▸ BRIEF:
Take the data below and copy exactly the lines starting at the one with "make_upper_neck()" and finishing at the one with "from bpy.types import", both included.

======

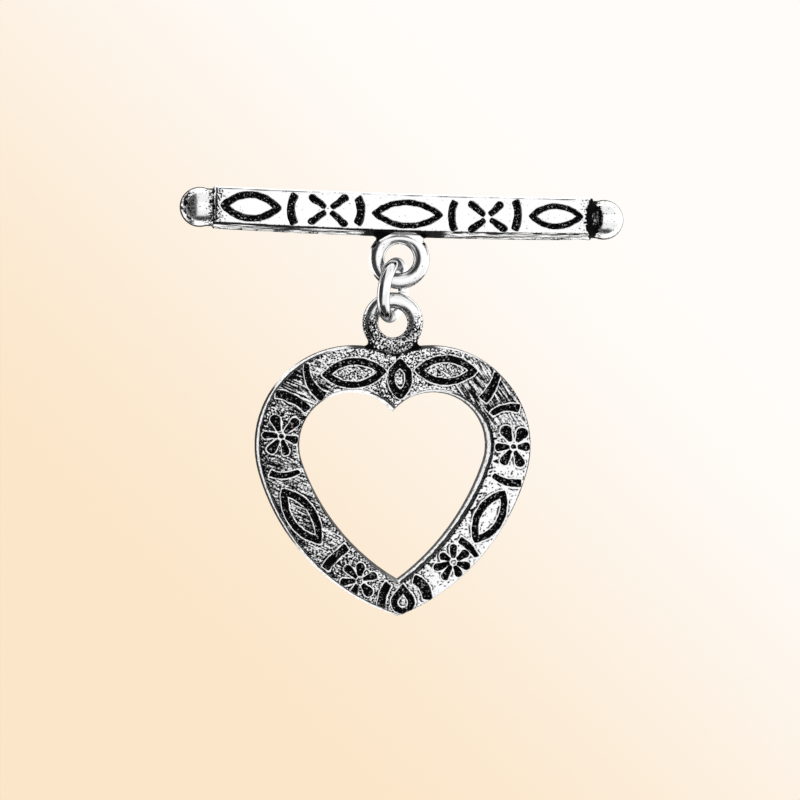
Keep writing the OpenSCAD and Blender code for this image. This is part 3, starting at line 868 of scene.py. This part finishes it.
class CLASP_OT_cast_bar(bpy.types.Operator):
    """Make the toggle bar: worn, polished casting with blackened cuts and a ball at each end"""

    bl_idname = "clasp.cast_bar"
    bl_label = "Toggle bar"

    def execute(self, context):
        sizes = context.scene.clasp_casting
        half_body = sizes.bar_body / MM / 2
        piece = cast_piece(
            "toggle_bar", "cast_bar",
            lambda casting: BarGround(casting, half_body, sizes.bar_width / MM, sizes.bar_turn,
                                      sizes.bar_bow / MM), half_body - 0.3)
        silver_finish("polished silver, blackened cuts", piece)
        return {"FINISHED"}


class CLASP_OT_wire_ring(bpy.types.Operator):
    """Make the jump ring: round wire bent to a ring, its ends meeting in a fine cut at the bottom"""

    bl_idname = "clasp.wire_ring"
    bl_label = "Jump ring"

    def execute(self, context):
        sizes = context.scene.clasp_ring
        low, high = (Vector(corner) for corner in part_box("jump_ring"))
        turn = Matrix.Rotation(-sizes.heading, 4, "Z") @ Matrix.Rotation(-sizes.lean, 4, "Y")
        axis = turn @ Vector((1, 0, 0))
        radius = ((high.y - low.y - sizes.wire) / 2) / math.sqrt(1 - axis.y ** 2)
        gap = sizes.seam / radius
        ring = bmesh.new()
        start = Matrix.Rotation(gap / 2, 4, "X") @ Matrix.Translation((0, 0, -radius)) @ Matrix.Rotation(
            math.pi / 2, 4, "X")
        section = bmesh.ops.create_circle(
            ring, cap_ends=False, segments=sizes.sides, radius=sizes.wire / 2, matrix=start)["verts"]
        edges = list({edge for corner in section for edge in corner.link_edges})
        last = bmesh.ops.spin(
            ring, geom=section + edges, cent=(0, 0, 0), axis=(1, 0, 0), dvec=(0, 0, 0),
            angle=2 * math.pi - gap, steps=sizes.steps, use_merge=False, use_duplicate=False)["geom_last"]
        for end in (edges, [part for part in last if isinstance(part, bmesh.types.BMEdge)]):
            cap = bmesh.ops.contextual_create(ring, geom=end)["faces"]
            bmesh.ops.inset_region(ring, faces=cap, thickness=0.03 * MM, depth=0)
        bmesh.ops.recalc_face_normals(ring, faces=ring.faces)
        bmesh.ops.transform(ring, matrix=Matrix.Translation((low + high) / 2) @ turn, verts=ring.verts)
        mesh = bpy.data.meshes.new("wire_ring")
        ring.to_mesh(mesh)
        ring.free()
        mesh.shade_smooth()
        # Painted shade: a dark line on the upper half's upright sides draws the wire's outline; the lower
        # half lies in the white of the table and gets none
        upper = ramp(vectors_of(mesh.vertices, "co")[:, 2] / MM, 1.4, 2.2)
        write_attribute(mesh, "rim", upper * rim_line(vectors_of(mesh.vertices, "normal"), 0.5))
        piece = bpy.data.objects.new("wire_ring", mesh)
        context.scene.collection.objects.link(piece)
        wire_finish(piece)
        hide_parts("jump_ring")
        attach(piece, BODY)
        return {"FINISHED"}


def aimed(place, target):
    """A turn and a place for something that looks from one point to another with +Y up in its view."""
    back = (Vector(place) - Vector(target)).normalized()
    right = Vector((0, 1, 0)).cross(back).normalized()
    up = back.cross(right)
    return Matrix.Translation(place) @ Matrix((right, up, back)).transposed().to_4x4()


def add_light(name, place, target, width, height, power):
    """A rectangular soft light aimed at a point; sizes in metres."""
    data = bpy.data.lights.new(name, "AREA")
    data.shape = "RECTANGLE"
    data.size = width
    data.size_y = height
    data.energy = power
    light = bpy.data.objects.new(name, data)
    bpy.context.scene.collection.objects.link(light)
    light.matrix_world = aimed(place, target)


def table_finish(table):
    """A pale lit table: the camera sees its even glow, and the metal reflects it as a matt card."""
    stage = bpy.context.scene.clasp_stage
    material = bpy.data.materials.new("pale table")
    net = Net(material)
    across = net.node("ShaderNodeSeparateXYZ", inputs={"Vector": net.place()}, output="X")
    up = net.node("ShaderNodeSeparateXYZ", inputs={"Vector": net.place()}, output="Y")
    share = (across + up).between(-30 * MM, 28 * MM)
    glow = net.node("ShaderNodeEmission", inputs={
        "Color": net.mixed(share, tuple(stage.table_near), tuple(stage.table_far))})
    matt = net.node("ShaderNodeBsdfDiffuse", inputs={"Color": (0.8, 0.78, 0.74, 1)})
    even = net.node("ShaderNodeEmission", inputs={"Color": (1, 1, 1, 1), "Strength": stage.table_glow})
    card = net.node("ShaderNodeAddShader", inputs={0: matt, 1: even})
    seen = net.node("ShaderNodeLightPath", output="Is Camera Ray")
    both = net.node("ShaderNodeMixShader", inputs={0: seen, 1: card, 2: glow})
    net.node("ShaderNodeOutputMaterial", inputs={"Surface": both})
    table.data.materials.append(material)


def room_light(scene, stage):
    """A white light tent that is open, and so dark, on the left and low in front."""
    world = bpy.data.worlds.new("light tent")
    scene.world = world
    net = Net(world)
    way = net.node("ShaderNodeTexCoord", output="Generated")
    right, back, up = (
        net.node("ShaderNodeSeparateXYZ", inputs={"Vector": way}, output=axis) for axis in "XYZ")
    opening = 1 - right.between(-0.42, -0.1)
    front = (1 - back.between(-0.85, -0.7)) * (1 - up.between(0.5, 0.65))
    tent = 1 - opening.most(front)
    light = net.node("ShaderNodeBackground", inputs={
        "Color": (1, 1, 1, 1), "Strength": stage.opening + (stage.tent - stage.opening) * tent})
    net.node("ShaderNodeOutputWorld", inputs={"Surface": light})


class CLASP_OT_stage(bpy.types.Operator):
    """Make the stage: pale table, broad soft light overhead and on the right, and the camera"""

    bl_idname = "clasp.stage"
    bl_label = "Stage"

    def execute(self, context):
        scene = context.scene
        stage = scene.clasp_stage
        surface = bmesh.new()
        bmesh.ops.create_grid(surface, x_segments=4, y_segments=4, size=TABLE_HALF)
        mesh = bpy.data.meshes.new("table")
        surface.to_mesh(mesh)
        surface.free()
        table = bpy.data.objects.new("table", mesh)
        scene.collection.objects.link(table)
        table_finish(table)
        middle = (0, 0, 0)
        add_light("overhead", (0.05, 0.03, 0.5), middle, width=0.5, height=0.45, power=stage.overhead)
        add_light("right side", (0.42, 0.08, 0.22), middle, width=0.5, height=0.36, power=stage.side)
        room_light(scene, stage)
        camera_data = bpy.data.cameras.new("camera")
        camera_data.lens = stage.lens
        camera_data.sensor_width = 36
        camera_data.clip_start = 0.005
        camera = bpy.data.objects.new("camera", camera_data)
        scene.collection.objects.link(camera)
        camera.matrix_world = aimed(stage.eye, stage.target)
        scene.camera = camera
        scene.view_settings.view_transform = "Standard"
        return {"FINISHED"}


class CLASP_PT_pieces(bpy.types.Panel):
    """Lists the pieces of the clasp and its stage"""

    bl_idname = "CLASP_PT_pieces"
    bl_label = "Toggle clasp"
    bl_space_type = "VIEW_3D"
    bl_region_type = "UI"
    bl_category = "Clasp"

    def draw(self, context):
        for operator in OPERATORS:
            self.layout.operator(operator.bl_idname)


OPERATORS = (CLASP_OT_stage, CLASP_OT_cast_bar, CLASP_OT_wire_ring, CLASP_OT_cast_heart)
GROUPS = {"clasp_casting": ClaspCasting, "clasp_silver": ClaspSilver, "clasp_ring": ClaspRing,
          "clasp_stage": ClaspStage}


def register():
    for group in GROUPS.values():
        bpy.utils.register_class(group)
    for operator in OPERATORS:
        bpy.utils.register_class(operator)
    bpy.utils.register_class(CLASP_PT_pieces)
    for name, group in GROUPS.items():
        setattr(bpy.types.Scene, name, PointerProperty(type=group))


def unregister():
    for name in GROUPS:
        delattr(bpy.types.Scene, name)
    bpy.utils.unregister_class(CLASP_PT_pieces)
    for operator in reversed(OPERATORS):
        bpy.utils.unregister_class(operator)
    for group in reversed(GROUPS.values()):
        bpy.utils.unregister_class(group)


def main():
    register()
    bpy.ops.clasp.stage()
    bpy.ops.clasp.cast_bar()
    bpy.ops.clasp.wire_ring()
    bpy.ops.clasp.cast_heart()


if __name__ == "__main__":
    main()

======

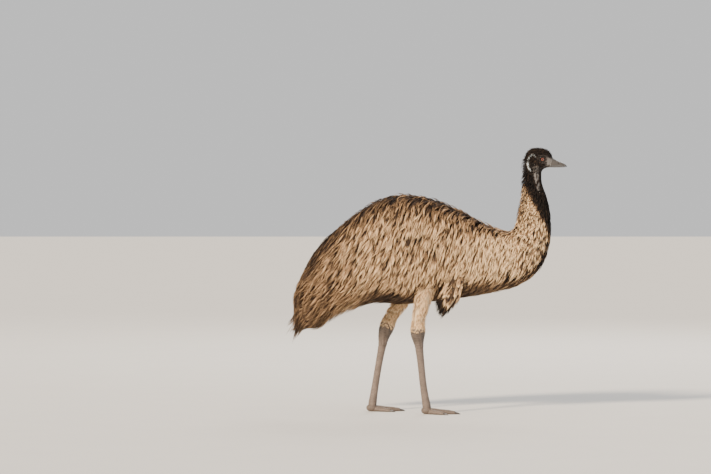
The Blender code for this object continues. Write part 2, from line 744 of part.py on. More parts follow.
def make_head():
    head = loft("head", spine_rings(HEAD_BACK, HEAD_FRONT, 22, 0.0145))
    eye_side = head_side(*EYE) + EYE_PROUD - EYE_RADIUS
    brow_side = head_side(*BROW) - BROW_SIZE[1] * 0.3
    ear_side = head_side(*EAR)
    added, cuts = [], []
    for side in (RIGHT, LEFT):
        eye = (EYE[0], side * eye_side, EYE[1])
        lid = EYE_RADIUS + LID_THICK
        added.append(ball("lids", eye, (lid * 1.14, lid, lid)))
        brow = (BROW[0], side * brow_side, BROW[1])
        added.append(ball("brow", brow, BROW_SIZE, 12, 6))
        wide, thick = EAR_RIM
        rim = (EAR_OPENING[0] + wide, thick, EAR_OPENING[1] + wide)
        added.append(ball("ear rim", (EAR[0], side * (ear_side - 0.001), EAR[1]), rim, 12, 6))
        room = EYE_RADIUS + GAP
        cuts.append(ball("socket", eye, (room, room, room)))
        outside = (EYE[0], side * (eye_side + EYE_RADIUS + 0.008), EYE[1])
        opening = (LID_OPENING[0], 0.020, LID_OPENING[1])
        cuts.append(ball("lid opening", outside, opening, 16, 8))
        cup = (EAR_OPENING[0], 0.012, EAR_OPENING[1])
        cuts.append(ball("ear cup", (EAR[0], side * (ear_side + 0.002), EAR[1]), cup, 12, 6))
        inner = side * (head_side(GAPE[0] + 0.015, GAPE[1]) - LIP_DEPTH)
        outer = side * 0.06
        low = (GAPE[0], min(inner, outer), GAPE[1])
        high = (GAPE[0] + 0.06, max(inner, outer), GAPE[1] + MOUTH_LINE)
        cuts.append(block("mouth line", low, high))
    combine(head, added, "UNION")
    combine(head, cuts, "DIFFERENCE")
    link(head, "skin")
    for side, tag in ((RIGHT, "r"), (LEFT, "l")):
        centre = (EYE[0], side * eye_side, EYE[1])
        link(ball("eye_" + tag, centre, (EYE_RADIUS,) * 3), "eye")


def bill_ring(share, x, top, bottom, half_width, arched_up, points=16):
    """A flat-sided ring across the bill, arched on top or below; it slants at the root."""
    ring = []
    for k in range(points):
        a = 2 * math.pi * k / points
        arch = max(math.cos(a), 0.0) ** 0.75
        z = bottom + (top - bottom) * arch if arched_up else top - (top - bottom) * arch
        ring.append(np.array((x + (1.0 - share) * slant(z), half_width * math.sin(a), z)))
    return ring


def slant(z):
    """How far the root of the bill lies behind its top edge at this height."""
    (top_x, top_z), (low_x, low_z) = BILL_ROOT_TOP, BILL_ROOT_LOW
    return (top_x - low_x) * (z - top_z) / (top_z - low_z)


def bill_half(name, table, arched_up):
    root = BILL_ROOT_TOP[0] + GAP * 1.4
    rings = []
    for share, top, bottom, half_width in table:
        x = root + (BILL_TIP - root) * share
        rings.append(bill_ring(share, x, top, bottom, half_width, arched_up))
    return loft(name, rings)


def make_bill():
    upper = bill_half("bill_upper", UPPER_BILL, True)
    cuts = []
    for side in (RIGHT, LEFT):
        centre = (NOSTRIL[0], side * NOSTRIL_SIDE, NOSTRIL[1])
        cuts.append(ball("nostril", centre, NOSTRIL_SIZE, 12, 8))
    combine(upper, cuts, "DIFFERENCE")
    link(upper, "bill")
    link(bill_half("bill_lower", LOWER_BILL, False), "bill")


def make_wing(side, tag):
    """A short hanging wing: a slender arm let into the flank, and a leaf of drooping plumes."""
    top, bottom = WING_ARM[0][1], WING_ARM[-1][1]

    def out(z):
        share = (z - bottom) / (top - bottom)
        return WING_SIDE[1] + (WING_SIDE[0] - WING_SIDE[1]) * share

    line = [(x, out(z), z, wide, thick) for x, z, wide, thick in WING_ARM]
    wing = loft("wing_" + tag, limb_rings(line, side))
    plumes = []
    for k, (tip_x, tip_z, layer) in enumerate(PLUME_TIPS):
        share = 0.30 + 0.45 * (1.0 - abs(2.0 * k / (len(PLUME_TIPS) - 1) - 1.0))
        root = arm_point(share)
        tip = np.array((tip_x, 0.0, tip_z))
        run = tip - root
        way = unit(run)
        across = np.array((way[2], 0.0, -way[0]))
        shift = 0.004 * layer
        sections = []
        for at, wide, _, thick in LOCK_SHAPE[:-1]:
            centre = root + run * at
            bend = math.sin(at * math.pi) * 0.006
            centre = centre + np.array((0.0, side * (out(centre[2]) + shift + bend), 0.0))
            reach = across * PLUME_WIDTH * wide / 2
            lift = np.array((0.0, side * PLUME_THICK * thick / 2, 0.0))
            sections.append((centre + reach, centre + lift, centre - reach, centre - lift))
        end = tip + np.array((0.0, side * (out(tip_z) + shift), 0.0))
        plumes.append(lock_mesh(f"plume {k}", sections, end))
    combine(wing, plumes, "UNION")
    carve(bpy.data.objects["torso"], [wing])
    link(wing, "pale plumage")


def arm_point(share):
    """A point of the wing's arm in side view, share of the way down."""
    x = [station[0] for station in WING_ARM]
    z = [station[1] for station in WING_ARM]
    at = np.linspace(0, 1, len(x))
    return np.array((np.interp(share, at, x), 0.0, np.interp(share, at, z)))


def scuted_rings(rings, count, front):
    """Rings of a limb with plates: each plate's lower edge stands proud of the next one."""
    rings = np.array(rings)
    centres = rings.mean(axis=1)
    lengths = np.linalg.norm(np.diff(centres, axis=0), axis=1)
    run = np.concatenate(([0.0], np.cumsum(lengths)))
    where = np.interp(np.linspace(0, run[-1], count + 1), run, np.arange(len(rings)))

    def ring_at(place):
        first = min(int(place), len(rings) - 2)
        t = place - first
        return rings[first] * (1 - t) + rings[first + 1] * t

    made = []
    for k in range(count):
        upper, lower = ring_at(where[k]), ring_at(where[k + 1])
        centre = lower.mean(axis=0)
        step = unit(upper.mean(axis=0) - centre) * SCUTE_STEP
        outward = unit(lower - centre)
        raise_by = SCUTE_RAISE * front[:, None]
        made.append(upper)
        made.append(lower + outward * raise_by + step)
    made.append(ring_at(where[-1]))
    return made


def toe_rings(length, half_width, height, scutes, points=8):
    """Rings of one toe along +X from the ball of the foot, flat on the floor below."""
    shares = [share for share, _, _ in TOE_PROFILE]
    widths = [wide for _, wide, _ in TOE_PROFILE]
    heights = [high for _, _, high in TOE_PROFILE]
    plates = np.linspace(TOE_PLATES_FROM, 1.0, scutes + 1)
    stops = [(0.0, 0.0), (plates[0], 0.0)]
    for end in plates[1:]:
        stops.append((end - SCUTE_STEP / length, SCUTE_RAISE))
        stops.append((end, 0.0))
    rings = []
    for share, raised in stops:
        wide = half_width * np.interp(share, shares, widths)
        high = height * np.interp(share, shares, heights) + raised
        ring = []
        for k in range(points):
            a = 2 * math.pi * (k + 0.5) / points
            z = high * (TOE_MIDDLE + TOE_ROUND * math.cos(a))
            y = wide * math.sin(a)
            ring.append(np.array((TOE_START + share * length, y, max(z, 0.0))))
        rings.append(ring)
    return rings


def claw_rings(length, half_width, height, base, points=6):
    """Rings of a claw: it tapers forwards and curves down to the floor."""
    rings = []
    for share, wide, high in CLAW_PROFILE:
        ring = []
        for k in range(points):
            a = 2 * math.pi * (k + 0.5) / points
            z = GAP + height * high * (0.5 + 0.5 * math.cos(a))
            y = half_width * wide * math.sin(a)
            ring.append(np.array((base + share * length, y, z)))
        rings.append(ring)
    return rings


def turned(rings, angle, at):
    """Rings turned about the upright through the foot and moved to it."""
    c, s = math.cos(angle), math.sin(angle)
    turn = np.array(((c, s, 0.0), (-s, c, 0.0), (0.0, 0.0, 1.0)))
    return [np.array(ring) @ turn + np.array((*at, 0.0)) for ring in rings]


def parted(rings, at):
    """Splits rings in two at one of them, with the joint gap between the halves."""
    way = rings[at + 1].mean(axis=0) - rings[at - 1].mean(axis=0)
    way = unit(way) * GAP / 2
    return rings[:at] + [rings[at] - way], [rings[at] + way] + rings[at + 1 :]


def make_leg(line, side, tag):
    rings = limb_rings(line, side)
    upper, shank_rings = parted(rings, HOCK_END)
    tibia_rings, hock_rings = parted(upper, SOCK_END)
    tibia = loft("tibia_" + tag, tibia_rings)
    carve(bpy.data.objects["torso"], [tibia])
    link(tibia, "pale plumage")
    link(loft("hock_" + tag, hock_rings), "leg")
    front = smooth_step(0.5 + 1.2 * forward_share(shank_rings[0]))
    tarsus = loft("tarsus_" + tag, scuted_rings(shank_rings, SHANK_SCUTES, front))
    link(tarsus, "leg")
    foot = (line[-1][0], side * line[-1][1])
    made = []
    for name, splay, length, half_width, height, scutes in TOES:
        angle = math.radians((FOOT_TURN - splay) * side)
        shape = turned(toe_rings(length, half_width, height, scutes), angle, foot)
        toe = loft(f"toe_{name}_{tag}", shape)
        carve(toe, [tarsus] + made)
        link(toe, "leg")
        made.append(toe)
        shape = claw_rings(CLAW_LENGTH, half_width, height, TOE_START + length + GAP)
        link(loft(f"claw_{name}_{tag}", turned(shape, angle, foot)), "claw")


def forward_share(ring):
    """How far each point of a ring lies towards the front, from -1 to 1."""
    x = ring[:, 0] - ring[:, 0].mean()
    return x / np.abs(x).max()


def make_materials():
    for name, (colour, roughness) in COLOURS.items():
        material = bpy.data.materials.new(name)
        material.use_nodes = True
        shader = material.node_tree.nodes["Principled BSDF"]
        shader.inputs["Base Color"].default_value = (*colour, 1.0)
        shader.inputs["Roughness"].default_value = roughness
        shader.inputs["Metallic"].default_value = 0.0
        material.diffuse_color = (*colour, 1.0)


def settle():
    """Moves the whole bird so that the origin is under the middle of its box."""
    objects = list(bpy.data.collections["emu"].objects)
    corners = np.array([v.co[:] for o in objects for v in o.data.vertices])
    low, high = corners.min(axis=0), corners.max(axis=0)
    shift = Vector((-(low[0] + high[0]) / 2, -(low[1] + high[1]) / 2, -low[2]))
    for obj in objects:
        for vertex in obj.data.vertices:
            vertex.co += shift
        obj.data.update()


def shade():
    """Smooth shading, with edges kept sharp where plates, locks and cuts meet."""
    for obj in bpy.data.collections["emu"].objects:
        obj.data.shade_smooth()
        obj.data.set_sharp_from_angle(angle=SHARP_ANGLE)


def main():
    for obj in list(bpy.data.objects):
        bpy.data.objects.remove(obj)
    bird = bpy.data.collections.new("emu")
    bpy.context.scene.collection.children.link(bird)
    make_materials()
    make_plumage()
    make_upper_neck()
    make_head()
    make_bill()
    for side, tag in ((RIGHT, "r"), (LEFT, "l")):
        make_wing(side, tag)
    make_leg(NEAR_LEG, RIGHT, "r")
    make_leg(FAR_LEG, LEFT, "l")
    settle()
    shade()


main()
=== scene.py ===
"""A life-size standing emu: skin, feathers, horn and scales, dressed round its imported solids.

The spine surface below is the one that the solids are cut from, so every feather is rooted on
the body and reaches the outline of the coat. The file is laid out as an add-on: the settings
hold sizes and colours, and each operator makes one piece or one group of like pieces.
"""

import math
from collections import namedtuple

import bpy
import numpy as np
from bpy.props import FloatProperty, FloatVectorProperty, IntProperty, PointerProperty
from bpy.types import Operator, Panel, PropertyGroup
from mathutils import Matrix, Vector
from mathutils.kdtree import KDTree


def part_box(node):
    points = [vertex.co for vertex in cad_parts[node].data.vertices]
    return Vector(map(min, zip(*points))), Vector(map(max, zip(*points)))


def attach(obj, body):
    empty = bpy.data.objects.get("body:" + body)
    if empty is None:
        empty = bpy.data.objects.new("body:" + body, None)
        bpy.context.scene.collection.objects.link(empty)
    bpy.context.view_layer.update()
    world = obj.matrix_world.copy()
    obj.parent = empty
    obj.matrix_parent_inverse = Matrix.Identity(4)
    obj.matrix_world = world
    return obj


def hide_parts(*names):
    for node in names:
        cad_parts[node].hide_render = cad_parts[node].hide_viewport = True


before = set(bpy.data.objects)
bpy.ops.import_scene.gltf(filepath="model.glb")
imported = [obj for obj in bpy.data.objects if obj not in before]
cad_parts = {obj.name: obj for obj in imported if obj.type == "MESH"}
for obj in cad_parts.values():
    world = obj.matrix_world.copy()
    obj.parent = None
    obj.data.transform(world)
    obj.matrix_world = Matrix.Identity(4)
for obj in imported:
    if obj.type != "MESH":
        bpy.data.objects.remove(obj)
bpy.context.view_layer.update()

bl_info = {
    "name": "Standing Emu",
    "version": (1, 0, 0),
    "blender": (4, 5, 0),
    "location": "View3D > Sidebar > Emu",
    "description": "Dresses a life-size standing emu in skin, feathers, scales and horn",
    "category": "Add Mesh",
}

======

▸ TASK OUTPUT:
    make_upper_neck()
    make_head()
    make_bill()
    for side, tag in ((RIGHT, "r"), (LEFT, "l")):
        make_wing(side, tag)
    make_leg(NEAR_LEG, RIGHT, "r")
    make_leg(FAR_LEG, LEFT, "l")
    settle()
    shade()


main()
=== scene.py ===
"""A life-size standing emu: skin, feathers, horn and scales, dressed round its imported solids.

The spine surface below is the one that the solids are cut from, so every feather is rooted on
the body and reaches the outline of the coat. The file is laid out as an add-on: the settings
hold sizes and colours, and each operator makes one piece or one group of like pieces.
"""

import math
from collections import namedtuple

import bpy
import numpy as np
from bpy.props import FloatProperty, FloatVectorProperty, IntProperty, PointerProperty
from bpy.types import Operator, Panel, PropertyGroup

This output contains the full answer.